In einschlägigen Foren, Blogs und Online-Magazinen wurde Adobe daraufhin mit Häme übergossen. Da habe man jahrelang PDF als einen für alle offenen Standard propagiert und jetzt lege man Microsoft Steine in den Weg, um mit Acrobat weiterhin selbst Kasse zu machen! Kurze Zeit später sickerte dann über den Blog eines Microsoft-Entwicklers durch, dass Microsoft den PDF-Export für Office nun doch anbieten werde, und zwar über einen Gratisdownload. Diese Funktion sei ein echtes Bedürfnis der Anwender und man wolle sich da von Adobe nicht in die Knie zwingen lassen: Adobe hat es, zumindest bis zur Drucklegung dieser Zeitschrift, verpasst, eine eigene Darstellung dieser Auseinandersetzung zu liefern.

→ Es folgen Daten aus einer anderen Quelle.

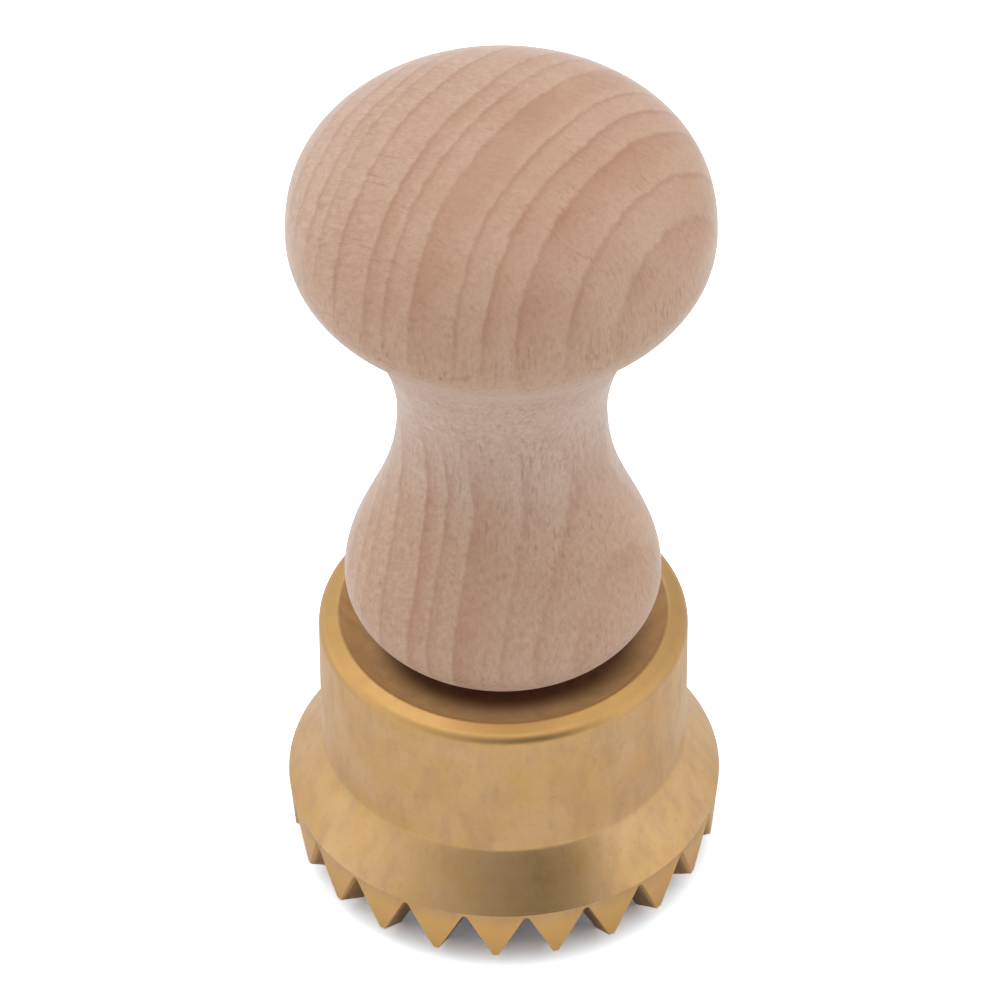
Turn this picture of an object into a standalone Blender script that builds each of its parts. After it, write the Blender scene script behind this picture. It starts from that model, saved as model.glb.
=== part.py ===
"""Ravioli stamp: a turned beech handle, screwed into the dish of a one-piece toothed brass die.

Metres, +Z up. The origin is on the axis, level with the lowest points of the teeth, on which
the stamp stands. The front of the stamp faces -Y.
"""
import math

import bmesh
import bpy
from mathutils import Matrix, Vector
from mathutils.geometry import interpolate_bezier

QUARTER = math.pi / 2

# Clearance between pieces that seat on each other
SEAT_GAP = 0.0003

# Toothed cutting edge
TOOTH_COUNT = 22
FIRST_TOOTH = math.radians(-92.5)
TIP_RADIUS = 0.0250
TIP_WALL = 0.0035
RIDGE_SLOPE = math.radians(26.6)
TOOTH_LAND = 0.00045
GROOVE_ANGLE = math.radians(53.2)
GROOVE_SLOPE = math.radians(36.4)
GROOVE_ROOT_RADIUS = 0.0004
GROOVE_OVERRUN = 0.0020

# Flange above the teeth, and the collar
RIM_OVERHANG = 0.00060
RIM_HEIGHT = 0.0071
CONE_SLOPE = math.radians(60)
COLLAR_RADIUS = 0.0216
COLLAR_HEIGHT = 0.0170
LIP_WIDTH = 0.0025
LIP_SLOPE = math.radians(24)
LIP_ROUNDING = 0.0009
DISH_DEPTH = 0.00315
DISH_CORNER = 0.0034
WEB_THICKNESS = 0.0050

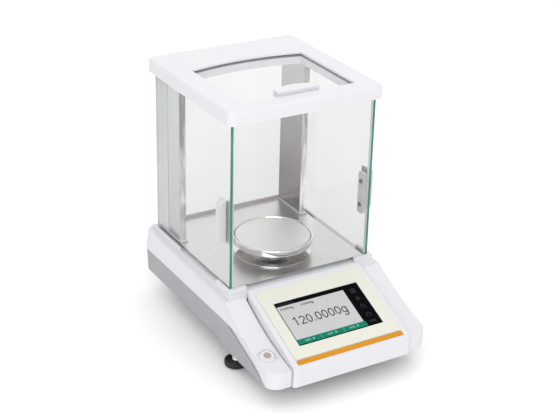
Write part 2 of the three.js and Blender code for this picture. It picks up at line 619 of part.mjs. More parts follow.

Die erste Runde geht damit klar an Microsoft. Was hinter den Kulissen wirklich lief, weiss man nicht, aber das, was am Schluss herausschaut, dürfte perfekt in Microsofts Strategie passen: Man wird mit Windows Vista und Office 2007 «out-of-the-box» XPS-Dokumente erstellen können – nämlich über den Druckertreiber des Betriebssystems –, PDFs dagegen erst nach Download und Installation einer Erweiterung. Und an dieser für PDF nachteiligen Situation ist niemand anderer Schuld als Adobe selbst! Im Fussballjargon würde man hier wohl von einem Abprallereigentor zur 1:0-Führung der Mannschaft aus Redmont sprechen …

Mit dem für Ende Jahr angekündigten Acrobat 8 bietet sich für Adobe die Chance, dieses Resultat zu korrigieren: mit einer erweiterten Funktionalität, die dem Newcomer XPS definitiv den Schneid abkauft und einer Preispolitik, welche für die grosse Masse der Office-Anwender keine Hürde darstellt, das Original zu wählen.